Indeed, Chicago has a long history with women who famously disrobed.

Fareeda Mahzar, later to be known as “Little Egypt,” danced at the World's Columbian Exposition of 1893 and was acknowledged as “the first of the sensational girlie dancers.” At the 1933 Century of Progress, Sally Rand caused a sensation with her ostrich feather fan dance and balloon bubble dance. She was arrested four times in a single day during the fair, due to perceived indecent exposure, but a reporter/critic for the then very prim and proper Tribune deemed her act “graceful, handsomely staged, and free from any suggestions of vulgarity.”

Both of these women are featured in “Behind the Burly Q,” a book that is the logical, if who-knew-it-would-be-so-much-work, outgrowth of what started nearly a decade ago.

That was when Zemeckis created a one-woman show for herself called “Staar: She's Back and Mistresser Than Ever!” (She later wrote and produced a “mockumentary” based on the character that starred Carrie Fisher, Jeffrey Tambor and Fabio.)

Staar was a showgirl who strutted her stuff in a cabaretlike revue in various Los Angeles clubs, including a six-week residency at The Conga Room in 2005. The show featured four male dancers, a band and such songs as “You've Gotta Have Boobs.”

In reviewing The Conga Room show for Variety, Joel Hirschhorn wrote that Zemeckis was “a contradiction in terms — a restrained burlesque queen. … Echoes of breathy Marilyn Monroe seductiveness and all-knowing Mae West vulgarity appear, but the attractive Zemeckis lacks a style of her own. … The evening, despite butt-slapping and crotch-grabbing, feels like G-rated naughtiness, a dated production that might have been titillating half a century ago and has lost all power to shock.”

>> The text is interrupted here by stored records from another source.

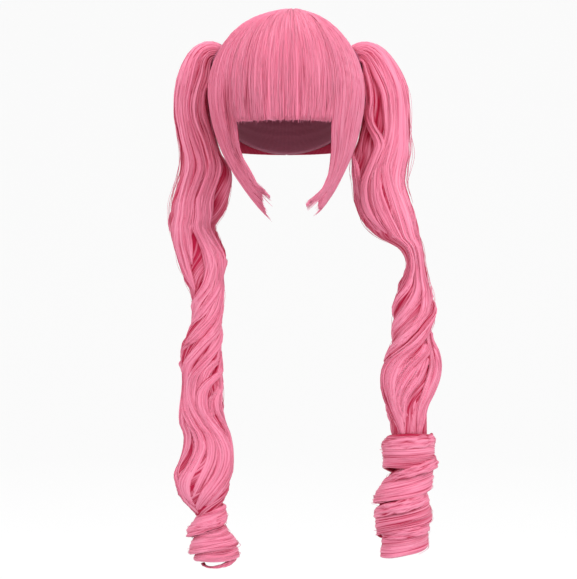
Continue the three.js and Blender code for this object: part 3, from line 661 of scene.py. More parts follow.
def fibre():
    """Heat-resistant synthetic fibre, drawn from a nozzle: satin, with fine lighter and darker lines along
    the strands, and a deep, warm pink painted between the locks and under the hair as their shade."""
    colours = bpy.context.scene.wig_colours
    material = bpy.data.materials.get("combed_fibre")
    if material:
        return material
    material, tree = new_material("combed_fibre")
    comb = add_node(tree, "ShaderNodeUVMap", uv_map="comb")
    noises = []
    for (apart, long), finish in (
        (FINE_LINES, {"Detail": 3.0, "Roughness": 0.6}),
        (BROAD_BANDS, {"Detail": 2.0}),
    ):
        scale = (1 / apart, 1 / long, 1)
        mapping = add_node(tree, "ShaderNodeMapping", {"Vector": comb.outputs["UV"], "Scale": scale})
        vector = mapping.outputs["Vector"]
        noise = add_node(
            tree,
            "ShaderNodeTexNoise",
            {"Vector": vector, "Scale": 1.0, **finish},
            noise_dimensions="2D",
        )
        noises.append(noise.outputs["Fac"])
    fine, broad = noises
    lines = add_node(tree, "ShaderNodeMapRange", {"Value": fine, "From Min": 0.3, "From Max": 0.72})
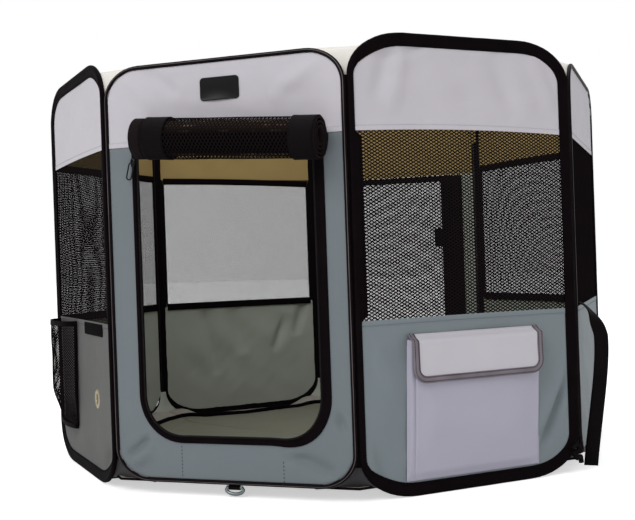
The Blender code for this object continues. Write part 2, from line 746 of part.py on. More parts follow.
def strap_route():
    """Places down the middle of the strap and its turn there, from its sewn end to its free end."""
    rest = OUTER_FACE + STRAP_THICKNESS / 2 + GAP
    low_down, full = STRAP_BOW_SHAPE
    start, end = STRAP_TURNED
    route = []
    for step in range(STRAP_STEPS + 1):
        fall = step / STRAP_STEPS
        turned = min(1.0, max(0.0, (fall - start) / (end - start)))
        bow = STRAP_BOW * math.sin(math.pi * fall ** low_down) ** full
        settle = (STRAP_WIDTH / 2) * min(1.0, fall / end)
        height = STRAP_TOP + (STRAP_END - STRAP_TOP) * fall
        route.append((Vector((STRAP_AT, height, rest + bow + settle)), STRAP_TWIST * turned))
    return route


def build_floor(shop):
    """The floor sheet: flat on the ground, turned up to the panels all round."""
    bm = bmesh.new()
    reach = (APOTHEM - FLOOR_RIM) / math.cos(CORNER_TURN / 2)
    bmesh.ops.create_circle(bm, cap_ends=True, segments=8, radius=reach)
    bmesh.ops.rotate(bm, matrix=Matrix.Rotation(CORNER_TURN / 2, 3, "Z"), verts=bm.verts)
    rim = list(bm.verts)
    bmesh.ops.inset_individual(bm, faces=list(bm.faces), thickness=FLOOR_TURN_UP, use_even_offset=True)
    for vert in rim:
        vert.co.z = FLOOR_RIM_HEIGHT
    bmesh.ops.recalc_face_normals(bm, faces=bm.faces)
    if sum(face.normal.z for face in bm.faces) < 0:
        bmesh.ops.reverse_faces(bm, faces=bm.faces)
    upright = Matrix.Rotation(-math.pi / 2, 4, "X")
    made = shop.add("floor", mesh_from(bm, "floor"), "floor_cloth", "front", (0, 0, -APOTHEM), upright)
    solidify(made, FLOOR_THICKNESS, 1.0)


def main():
    """Builds every piece of the pen."""
    clear_scene()
    shop = Workshop()
    build_frames(shop)
    for panel in PANELS:
        build_hoop(shop, panel)
        build_cloth(shop, panel)
        if panel.door:
            build_zip(shop, panel)
        else:
            build_window(shop, panel)
    build_back_door(shop)
    build_door_roll(shop)
    build_pocket(shop)
    build_bottle_pocket(shop)
    build_grommet(shop)
    build_patches(shop)
    build_anchor(shop)
    build_strap(shop)
    build_floor(shop)


main()
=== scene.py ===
"""Dresses the foldable pet playpen: taped hoops, cloth and knitted walls, doors, pockets and floor sheet.

Every piece is drawn on its own side of the pen, in metres: u along the side, v up and w outwards.
"""

import logging
import math
from collections.abc import Sequence
from dataclasses import dataclass, field
from enum import Enum

import bmesh
import bpy
import numpy as np
from mathutils import Matrix, Vector

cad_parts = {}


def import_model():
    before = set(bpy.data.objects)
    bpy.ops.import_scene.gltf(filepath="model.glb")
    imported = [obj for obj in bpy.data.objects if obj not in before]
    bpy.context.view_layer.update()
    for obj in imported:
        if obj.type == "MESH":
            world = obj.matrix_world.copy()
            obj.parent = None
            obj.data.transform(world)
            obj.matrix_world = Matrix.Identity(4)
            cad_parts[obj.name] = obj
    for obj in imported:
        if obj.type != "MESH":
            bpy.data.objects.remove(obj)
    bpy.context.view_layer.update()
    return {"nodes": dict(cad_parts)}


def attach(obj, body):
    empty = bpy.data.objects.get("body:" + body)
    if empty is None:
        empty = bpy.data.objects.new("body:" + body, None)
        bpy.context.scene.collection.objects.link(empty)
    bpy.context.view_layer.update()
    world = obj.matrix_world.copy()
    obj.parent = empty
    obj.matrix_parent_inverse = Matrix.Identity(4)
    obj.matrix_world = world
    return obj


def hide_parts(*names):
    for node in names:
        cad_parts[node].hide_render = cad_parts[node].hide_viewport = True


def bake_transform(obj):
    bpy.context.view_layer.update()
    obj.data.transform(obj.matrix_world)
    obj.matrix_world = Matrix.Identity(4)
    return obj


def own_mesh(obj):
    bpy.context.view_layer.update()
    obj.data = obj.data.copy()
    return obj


Piece = bpy.types.Object
Socket = bpy.types.NodeSocket
Pair = tuple[float, float]
Triple = tuple[float, float, float]

LOG = logging.getLogger("pet_playpen")
CLOTH_UV = "cloth"
UP_FACING = (0.0, 0.0, 1.0)


@dataclass(frozen=True)
class PenPlan:
    """The pen's main sizes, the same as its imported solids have."""

    side: float = 0.356
    turn: float = math.radians(45)
    edge_gap: float = 0.0015
    high_seam: float = 0.4793
    low_seam: float = 0.2340
    web_top: float = 0.5905
    web_bottom: float = 0.0165
    face: float = 0.0008
    door_half: float = 0.1235
    door_foot: float = 0.0824
    door_round: float = 0.055
    zip_width: float = 0.0175
    zip_top: float = 0.4775
    left_tape: Pair = (0.0028, 0.0120)
    foot_tape: Pair = (0.0, 0.0100)
    right_tape: Pair = (0.0060, 0.0205)

    @property
    def apothem(self) -> float:
        """Distance from the pen's middle to each side."""
        return self.side / (2 * math.tan(self.turn / 2))

    def place(self, index: int) -> Matrix:
        """Where a side stands.

        Args:
            index: The side's number, counter-clockwise from the front.

        Returns:
            The matrix that takes the side's own axes to the pen's.
        """
        heading = index * self.turn
        along = Vector((math.cos(heading), math.sin(heading), 0))
        outwards = Vector((math.sin(heading), -math.cos(heading), 0))
        rows = Matrix((along, Vector((0, 0, 1)), outwards)).transposed()
        return Matrix.Translation(outwards * self.apothem) @ rows.to_4x4()

    def door_line(self, grow: float, top: float, steps: int = 10) -> np.ndarray:
        """The outline of a door opening, as an open path.

        Args:
            grow: How far outside the opening's own edge the line runs.
            top: Height of both its ends.
            steps: Steps in each round corner.

        Returns:
            Points from the upper right end, round the foot, to the upper left end.
        """
        half, radius, low = self.door_half + grow, self.door_round + grow, self.door_foot - grow
        turns = np.linspace(0, math.pi / 2, steps + 1)
        rise = np.linspace(top, low + radius, 16)[:-1]
        right = np.stack([np.full_like(rise, half), rise], 1)
        bend = np.stack([half - radius + radius * np.cos(turns), low + radius - radius * np.sin(turns)], 1)
        sill = np.linspace(half - radius, 0, 8)[1:-1]
        foot = np.stack([sill, np.full_like(sill, low)], 1)
        first = np.concatenate([right, bend, foot])
        middle = np.array([[0.0, low]])
        return np.concatenate([first, middle, first[::-1] * (-1, 1)])

    def tape_line(self, grow: float, top: float, pulled: bool, steps: int = 14) -> np.ndarray:
        """A line along the zip tape. The open door's tape is pulled about, and its width varies.

        Args:
            grow: How far outside the opening's edge the line would run on tape of full width.
            top: Height of both its ends.
            pulled: True for the open door.
            steps: Steps in each round corner.

        Returns:
            Points in the order of the door's own line.
        """
        line = self.door_line(0.0, top, steps)
        if not pulled:
            return self.door_line(grow, top, steps)
        away = (self.door_line(0.01, top, steps) - line) / 0.01
        side = (1 + np.sign(line[:, 0])) / 2
        jamb = smooth((np.abs(line[:, 0]) - 0.060) / 0.055)
        shares = np.stack([jamb * (1 - side), 1 - jamb, jamb * side])
        inner, outer = np.array([self.left_tape, self.foot_tape, self.right_tape]).T @ shares
        return line + away * (inner + (outer - inner) * grow / self.zip_width)[:, None]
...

Says Zemeckis, 44: “I called it burlesque, but I didn't really know or understand what that really meant. I began to do some research, and in so doing began to meet some of the people who were part of the world. I was fascinated by their stories.”

She sponsored a 2006 reunion of former burlesque performers at the then-soon-to-be-demolished Stardust hotel in Las Vegas on the condition that those attending agreed to be interviewed on camera about their lives and careers. More than 50 showed up.

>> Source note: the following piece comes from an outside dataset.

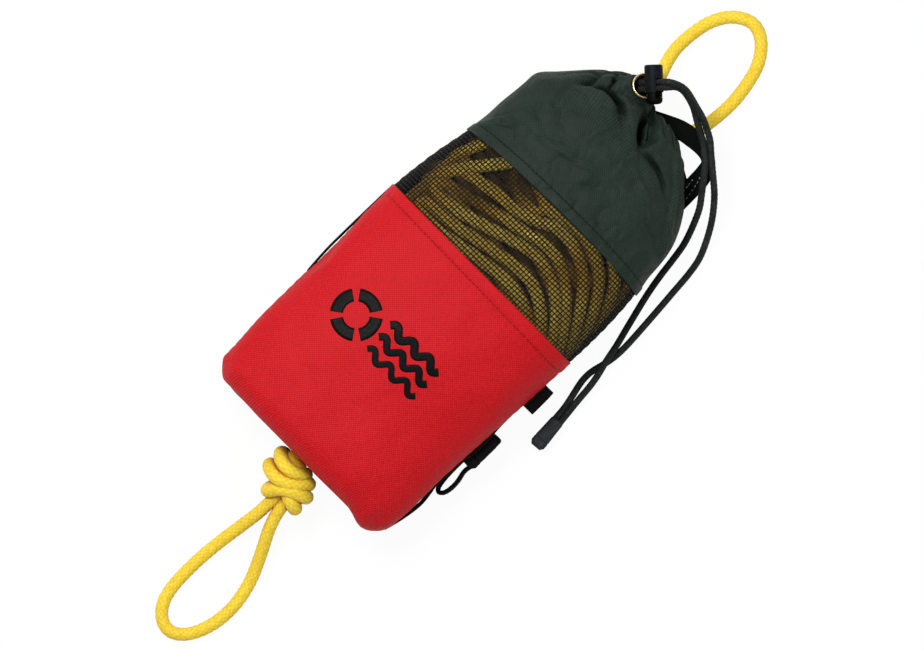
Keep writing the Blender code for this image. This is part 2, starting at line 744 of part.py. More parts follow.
tilt = Vector((math.sin(MOUTH_TILT), 0, math.cos(MOUTH_TILT)))
grommet("mouth_grommet", MOUTH_GROMMET, tilt)
washer("mouth_washer", MOUTH_GROMMET - tilt * (FABRIC + 2 * GAP), tilt)
ropes()
drawcord()
cord_lock()
webbing()
buckle()
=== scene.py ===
"""Looks of the throw rope bag: cloth, netting, ropes, webbing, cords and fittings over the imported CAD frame.

The bag lies on its back. +X runs from its base to its mouth, +Y to its left side and +Z out of its front.
Lengths are in millimetres unless a name or comment says otherwise, and MM turns them into metres.
"""

import json
import math

import bpy
import numpy as np
from mathutils import Matrix, Vector
from mathutils.bvhtree import BVHTree


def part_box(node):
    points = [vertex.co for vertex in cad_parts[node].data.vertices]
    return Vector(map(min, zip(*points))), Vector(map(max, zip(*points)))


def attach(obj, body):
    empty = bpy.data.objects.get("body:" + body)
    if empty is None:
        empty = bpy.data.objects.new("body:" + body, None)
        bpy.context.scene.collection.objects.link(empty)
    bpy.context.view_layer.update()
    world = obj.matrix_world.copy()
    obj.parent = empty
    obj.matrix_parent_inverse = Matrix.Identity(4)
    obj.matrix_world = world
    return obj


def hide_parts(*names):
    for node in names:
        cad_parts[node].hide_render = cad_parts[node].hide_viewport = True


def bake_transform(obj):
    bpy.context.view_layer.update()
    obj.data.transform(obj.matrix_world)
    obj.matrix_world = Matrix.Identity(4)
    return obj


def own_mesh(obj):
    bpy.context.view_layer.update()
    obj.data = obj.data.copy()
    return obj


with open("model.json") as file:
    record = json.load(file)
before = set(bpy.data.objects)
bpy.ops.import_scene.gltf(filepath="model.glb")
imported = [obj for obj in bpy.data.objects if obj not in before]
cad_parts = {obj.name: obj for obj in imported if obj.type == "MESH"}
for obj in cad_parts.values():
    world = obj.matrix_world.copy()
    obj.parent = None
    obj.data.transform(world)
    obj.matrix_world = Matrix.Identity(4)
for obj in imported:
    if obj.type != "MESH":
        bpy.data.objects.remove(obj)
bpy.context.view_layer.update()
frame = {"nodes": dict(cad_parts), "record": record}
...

Working with her “dear friend, co-producer and cameraperson Sheri Hellard,” Zemeckis' weekend grew into a two-year project “crisscrossing the country interviewing everyone I could find that had worked in a burly show.”

“During some of the time I was pregnant with Zsa Zsa, but Bob was so supportive,” Zemeckis says. “After we had shot all we could shoot, Bob helped with the editing.”

The film version of “Behind the Burly Q” was released in 2010 and played at the Siskel Film Center here. It was not reviewed by any of our major newspapers, but New York was all over it, The Village Voice calling it “utterly entertaining,” and film critic Manohla Dargis of The New York Times writing that it was “charming. … It's great that (Zemeckis) immortalized these women.”

It was also reviewed by Joan Acocella in The New Yorker when it was released as a DVD in 2011. She wrote: “Zemeckis likes fun, but she asks important questions.”

Zemeckis was pleased by the reviews, but there was greater satisfaction for her.

“I am a history buff,” she says. “I can't stand to see stories get lost. I had so much material that wasn't used in the documentary that I just had to write this book.”